• _Supplied material_
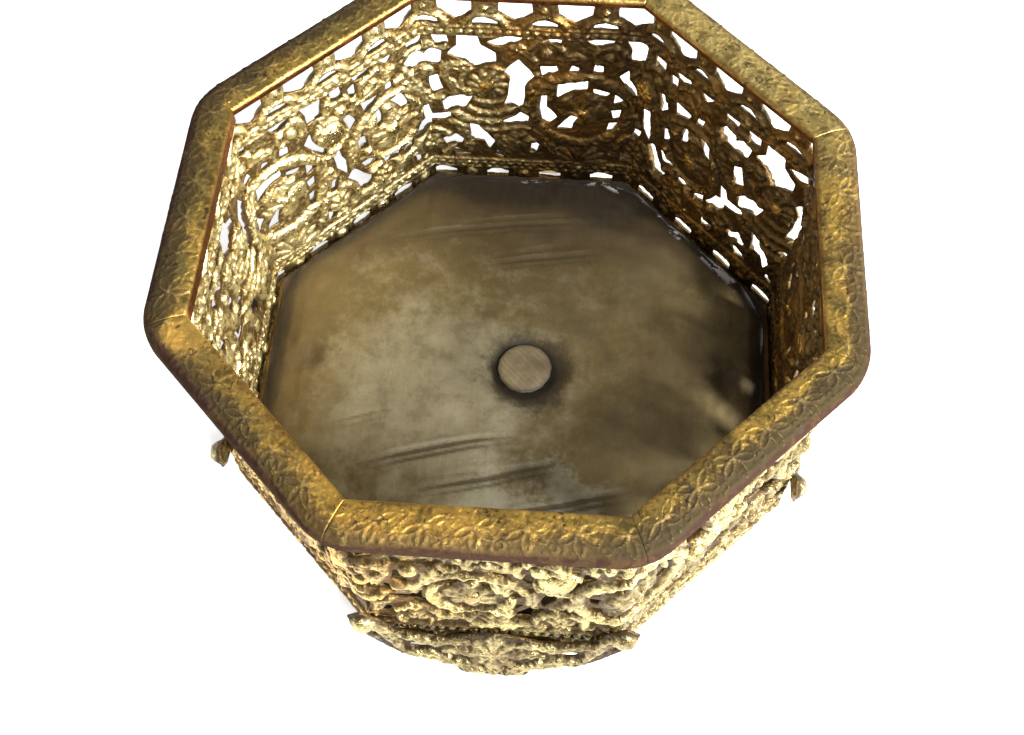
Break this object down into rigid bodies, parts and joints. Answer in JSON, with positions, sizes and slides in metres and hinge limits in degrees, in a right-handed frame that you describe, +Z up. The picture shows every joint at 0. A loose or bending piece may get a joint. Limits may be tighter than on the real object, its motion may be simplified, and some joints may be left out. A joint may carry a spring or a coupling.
{
  "type": "trinket box",
  "caption": "Open octagonal vanity trinket box of pierced gilt brass filigree on bracket feet, with a buttoned satin cushion inside.",
  "frame": {"origin": "centre of the base, on the surface that the feet stand on", "axes": "+Z up, -Y towards the front foot, +X to the right seen from the front"},
  "size_m": [0.1168, 0.1168, 0.062],
  "materials": {
    "rim_brass": "stamped gilt brass, aged, with brown and green tarnish",
    "filigree_brass": "bright gilt on stamped filigree, brown in the hollows",
    "foot_brass": "bright gilt on stamped scrolls, brown in the hollows",
    "base_brass": "plain rolled sheet, dull",
    "card": "grey-brown pulp board",
    "wadding": "cotton wadding",
    "satin": "old ribbed satin, olive beige, soiled towards the edges",
    "button_satin": "twilled satin, paler than the cushion",
    "button_tin": "tinned steel",
    "thread": "waxed cotton thread"
  },
  "bodies": {
    "root": {"rim_length_back_left": "rim_brass", "filigree_panel_back_left": "filigree_brass", "rim_length_back": "rim_brass", "filigree_panel_back": "filigree_brass", "rim_length_back_right": "rim_brass", "filigree_panel_back_right": "filigree_brass", "rim_length_right": "rim_brass", "filigree_panel_right": "filigree_brass", "rim_length_front_right": "rim_brass", "filigree_panel_front_right": "filigree_brass", "rim_length_front": "rim_brass", "filigree_panel_front": "filigree_brass", "rim_length_front_left": "rim_brass", "filigree_panel_front_left": "filigree_brass", "rim_length_left": "rim_brass", "filigree_panel_left": "filigree_brass", "bracket_foot_front": "foot_brass", "bracket_foot_right": "foot_brass", "bracket_foot_back": "foot_brass", "bracket_foot_left": "foot_brass", "base_plate": "base_brass", "cushion_board": "card", "cushion_wadding": "wadding", "cushion_cover": "satin", "button_cloth": "button_satin", "button_shell": "button_tin", "button_back": "button_tin", "tuft_thread": "thread"}
  },
  "joints": []
}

• _What is asked_
Take the listing above and set it down exactly.

• _Task output_
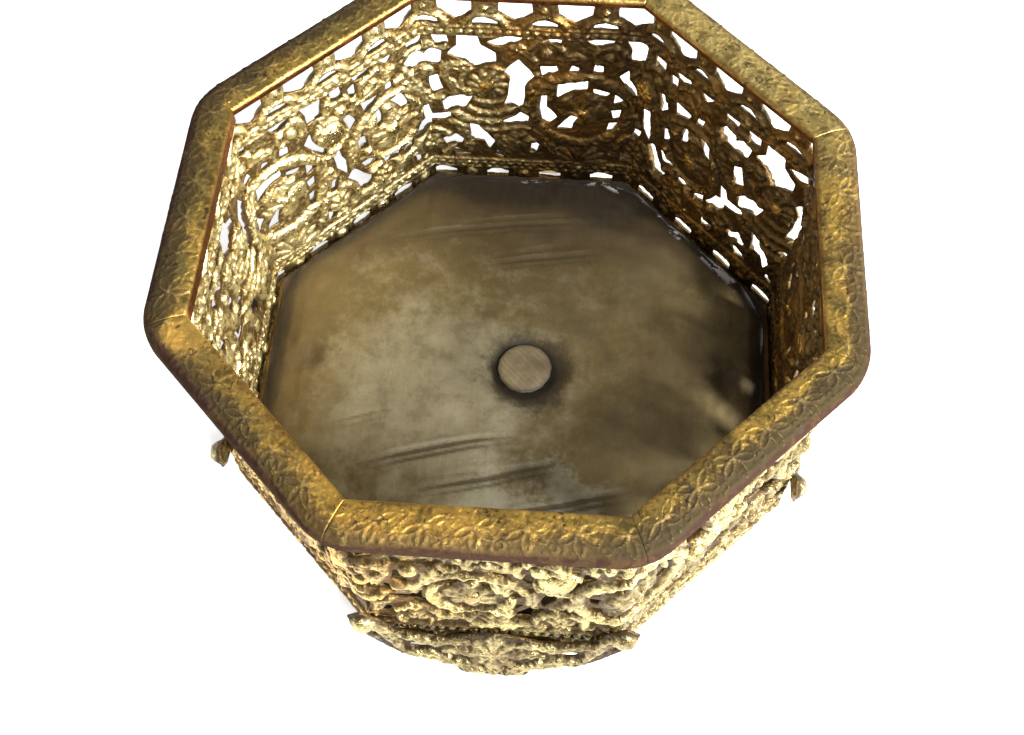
Break this object down into rigid bodies, parts and joints. Answer in JSON, with positions, sizes and slides in metres and hinge limits in degrees, in a right-handed frame that you describe, +Z up. The picture shows every joint at 0. A loose or bending piece may get a joint. Limits may be tighter than on the real object, its motion may be simplified, and some joints may be left out. A joint may carry a spring or a coupling.
{
  "type": "trinket box",
  "caption": "Open octagonal vanity trinket box of pierced gilt brass filigree on bracket feet, with a buttoned satin cushion inside.",
  "frame": {"origin": "centre of the base, on the surface that the feet stand on", "axes": "+Z up, -Y towards the front foot, +X to the right seen from the front"},
  "size_m": [0.1168, 0.1168, 0.062],
  "materials": {
    "rim_brass": "stamped gilt brass, aged, with brown and green tarnish",
    "filigree_brass": "bright gilt on stamped filigree, brown in the hollows",
    "foot_brass": "bright gilt on stamped scrolls, brown in the hollows",
    "base_brass": "plain rolled sheet, dull",
    "card": "grey-brown pulp board",
    "wadding": "cotton wadding",
    "satin": "old ribbed satin, olive beige, soiled towards the edges",
    "button_satin": "twilled satin, paler than the cushion",
    "button_tin": "tinned steel",
    "thread": "waxed cotton thread"
  },
  "bodies": {
    "root": {"rim_length_back_left": "rim_brass", "filigree_panel_back_left": "filigree_brass", "rim_length_back": "rim_brass", "filigree_panel_back": "filigree_brass", "rim_length_back_right": "rim_brass", "filigree_panel_back_right": "filigree_brass", "rim_length_right": "rim_brass", "filigree_panel_right": "filigree_brass", "rim_length_front_right": "rim_brass", "filigree_panel_front_right": "filigree_brass", "rim_length_front": "rim_brass", "filigree_panel_front": "filigree_brass", "rim_length_front_left": "rim_brass", "filigree_panel_front_left": "filigree_brass", "rim_length_left": "rim_brass", "filigree_panel_left": "filigree_brass", "bracket_foot_front": "foot_brass", "bracket_foot_right": "foot_brass", "bracket_foot_back": "foot_brass", "bracket_foot_left": "foot_brass", "base_plate": "base_brass", "cushion_board": "card", "cushion_wadding": "wadding", "cushion_cover": "satin", "button_cloth": "button_satin", "button_shell": "button_tin", "button_back": "button_tin", "tuft_thread": "thread"}
  },
  "joints": []
}